Stan Douglas: Abbott & Cordova, 7 August 1971, an art book on the politics of urban conflict, is based on the work of Stan Douglas, one of Canada's most revered contemporary artists. His film and video installations, photographs, and other works use the conventions of cinema, music, and literature to construct historical and cultural narratives, many of which are grounded in the story of Vancouver, his hometown.
The book's eponymous image is a 30 x 50-foot translucent photo mural on tempered glass installed in the atrium of the new Woodward's complex in Vancouver's Downtown Eastside, in the heart of Canada's poorest neighbourhood.

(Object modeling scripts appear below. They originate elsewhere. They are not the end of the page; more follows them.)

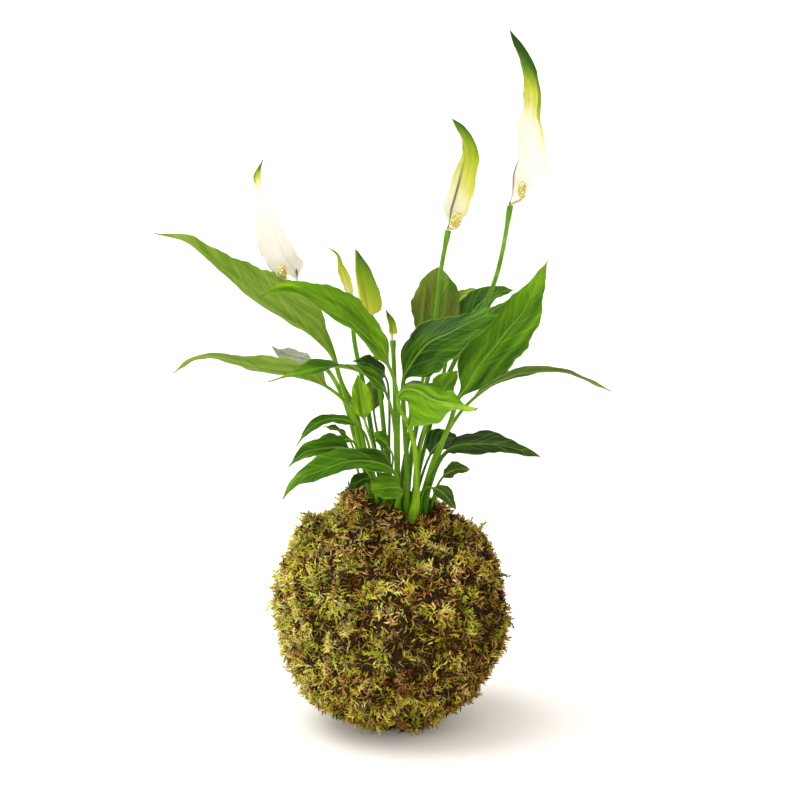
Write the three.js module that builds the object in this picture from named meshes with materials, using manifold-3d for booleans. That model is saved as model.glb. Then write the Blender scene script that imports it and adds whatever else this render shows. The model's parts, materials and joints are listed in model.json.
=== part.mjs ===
// Kokedama moss ball plant: a potless house plant, its root ball wrapped in moss and bound with dark thread.
// Units are millimetres, +Z is up, the origin is the centre of the flat resting spot under the ball.
// -Y is the front of the plant, +X its right.
import * as THREE from "three";
import { mergeVertices } from "three/addons/utils/BufferGeometryUtils.js";
import Module from "manifold-3d";

const wasm = await Module();
wasm.setup();

// The ball
const BALL_CENTRE_Z = 62;
const SOIL_RADIUS = 56;
const FIT_GAP = 0.3;
const MOSS_RADIUS = 62.7;
const MOSS_FACETS = 10;
const CORE_FACETS = 5;
const HOLLOW_DEPTH = 1.3;
const TUFT_HEIGHT = 3.2;
const TUFT_CLEAR_OF_THREAD = 7;
const TUFT_FULL_AT = 13;
const LIP = { rise: 7.5, width: 9, clearOfThread: 3, fullAt: 9 };
// The lip dips at the front, where the thick stems come out
const NOTCH = { x: 11.5, y: -20, width: 8 };
// The ball is fuller all round at its shoulders, given by their height angle in degrees
const SHOULDER = { rise: 6, at: 42, spread: 28 };

// The opening in the moss that the stems rise through
const OPENING = { x: 6, y: 1.3, radius: 22, wave: 0.9, lobes: 7, sides: 28 };

// The high tuft of moss at the left of the stems
const MOUND = { x: -28, y: 4, rise: 9, spread: 17, clearOfThread: 4, fullAt: 11 };

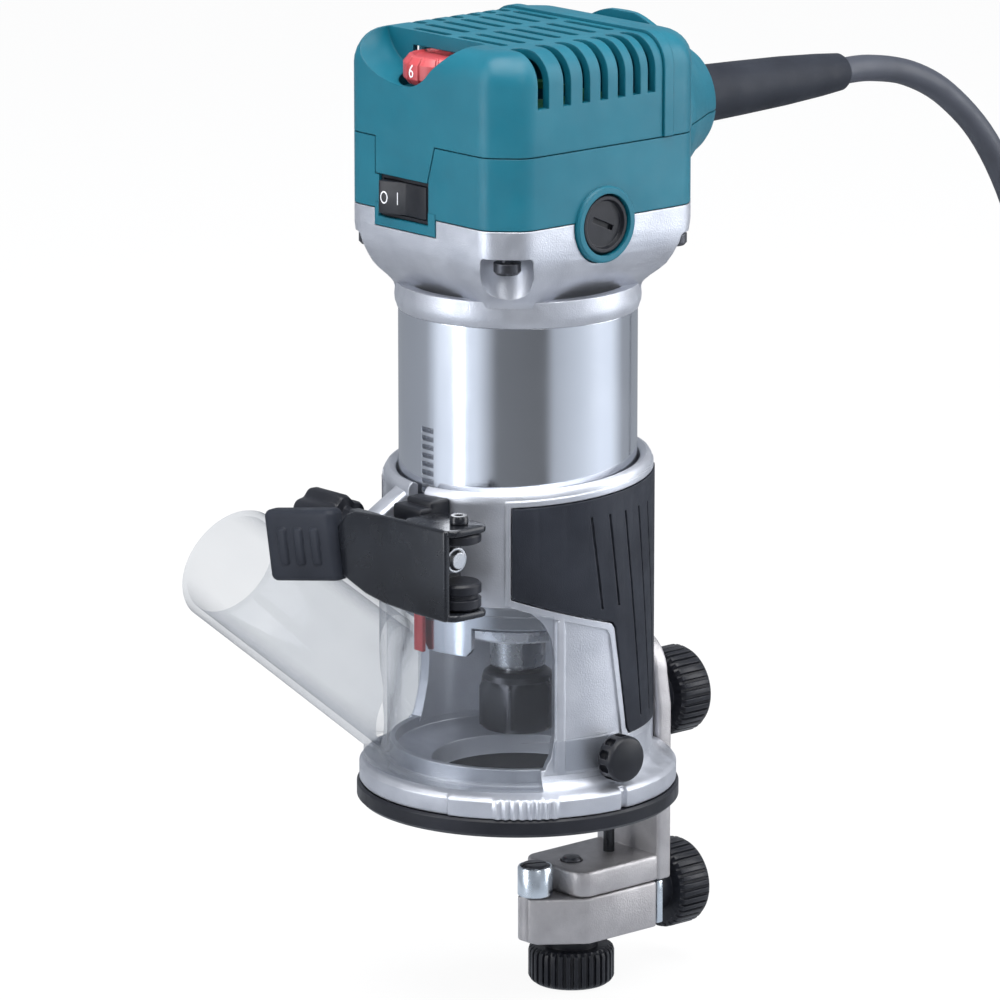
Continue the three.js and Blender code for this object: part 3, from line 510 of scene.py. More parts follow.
def lower_shell():
    plan = head_plan(HEAD_W, HEAD_F, HEAD_B, HEAD_CORNER)
    shell = prism("lower_shell", plan, CASTING_TOP + 0.3, SEAM_Z - SEAM_GAP)
    inner = rounded_plan(-HEAD_W + 2.6, HEAD_W - 2.6, HEAD_F + 2.6, HEAD_B - 2.6, 8.4, 9)
    carve(shell, prism("inner", inner, 160, 190))
    tab = box("tab", -17.8, 6.8, HEAD_F - 0.2, HEAD_F + 3, 161.9, 168)
    middle = (0, 0, BRUSH_Z)
    left = turned("boss_left", [(9.9, -35.9), (10.4, -35.3), (10.4, -26)], "X", middle, 64)
    right = turned("boss_right", [(10.4, 26), (10.4, 35.3), (9.9, 35.9)], "X", middle, 64)
    weld(shell, tab, left, right)
    gap = [(175.7, -17.9), (175.7, 3.7), (190, 7.9), (190, -17.9)]
    carve(
        shell,
        prism("tongue_gap", gap, HEAD_F - 2, HEAD_F + 2.8, "Y"),
        box("switch_hole", -16.2, 4.0, -42, -30, 164.4, 177),
        rod("cap_hole_r", 8.4, 28, 42, "X", middle),
        rod("cap_hole_l", 8.4, -42, -28, "X", middle),
        rod("cord_hole", 9.6, 30, 70, "Y", (0, 0, CORD_Z)),
    )
    finish(shell, TEAL, "motor", "teal", "lower_housing")


def switch_parts():
    bezel = box("switch_bezel", -16.0, 3.8, -34.6, -22, 164.6, 175.8)
    carve(bezel, box("hole", -15.2, 2.8, -40, -27.5, 165.5, 174.9))
    finish(bezel, BLACK, "motor", "black", "switch_body")
    outline = [(-14.8, -31), (-14.3, -37.2), (-13.7, -37.5), (-10.2, -36.6), (-6.6, -34.9), (-5.8, -34.7),
               (-1, -34.9), (2.4, -34.9), (2.6, -34.2), (2.6, -31)]
    rocker = soften(prism("switch_rocker_key", outline, 165.7, 174.7), 0.35)
    finish(rocker, BLACK, "rocker", "black", "switch_rocker")
    slope = math.degrees(math.atan2(0.9, 4.0))
    ring = tube("switch_mark_off", [(0.92, -0.05), (1.18, -0.05), (1.18, 0.05), (0.92, 0.05)], seg=40)
    ring.data.transform(Matrix.Diagonal((1.0, 1.45, 1, 1)))
    bar = box("switch_mark_on", -0.13, 0.13, -1.7, 1.7, -0.05, 0.05)
    for mark, x, y in ((ring, -12.2, -37.13), (bar, -8.2, -35.78)):
        set_at(mark, (x, y, 170.2), (slope, "Z"), (90, "X"))
        finish(mark, WHITE_INK, "rocker", "black")


def speed_dial():
    flutes = 14

    def facets(t, r):
        phase = (t * flutes / (2 * math.pi)) % 1
        groove = 0.55 if (phase < 0.10 or phase > 0.90) and r > 9 else 0.0
        return r - groove

    profile = [(2, 201.0), (9.6, 201.0), (10.9, 202.6), (10.9, 206.6), (9.4, 208.4), (8.2, 208.6),
               (7.6, 208.0), (2, 208.0)]
    wheel = turned("dial_wheel", profile, "Z", (*DIAL_AT, 0), flutes * 20, facets)
    finish(wheel, CORAL, "dial", "red", "speed_dial")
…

The image depicts the aftermath of an actual violent confrontation between police and the city's counterculture in what came to be known as the Gastown Riot, during which uniformed and undercover police officers attacked a peaceful "smoke-in" protest organized to oppose police narcotics agents' attempts to infiltrate the city's marijuana-smoking community. This book takes the riot, and Douglas's work, as points of departure to discuss the legacy and implications of this tumultuous time, not only for Vancouver but for all urban centres where dissent and conflict based on class, lifestyle, or other issues arise, and where the role of authorities is contested in the form of public demonstration.
The book contains five essays, whose esteemed writers bring together expertise on cinema, urban geography, modern art, conceptual art, mass media, and the history of the 1960s and '70s to bear on Douglas's work, as well as other images from Douglas's "Crowds & Riots" series and archival photographs from 1971.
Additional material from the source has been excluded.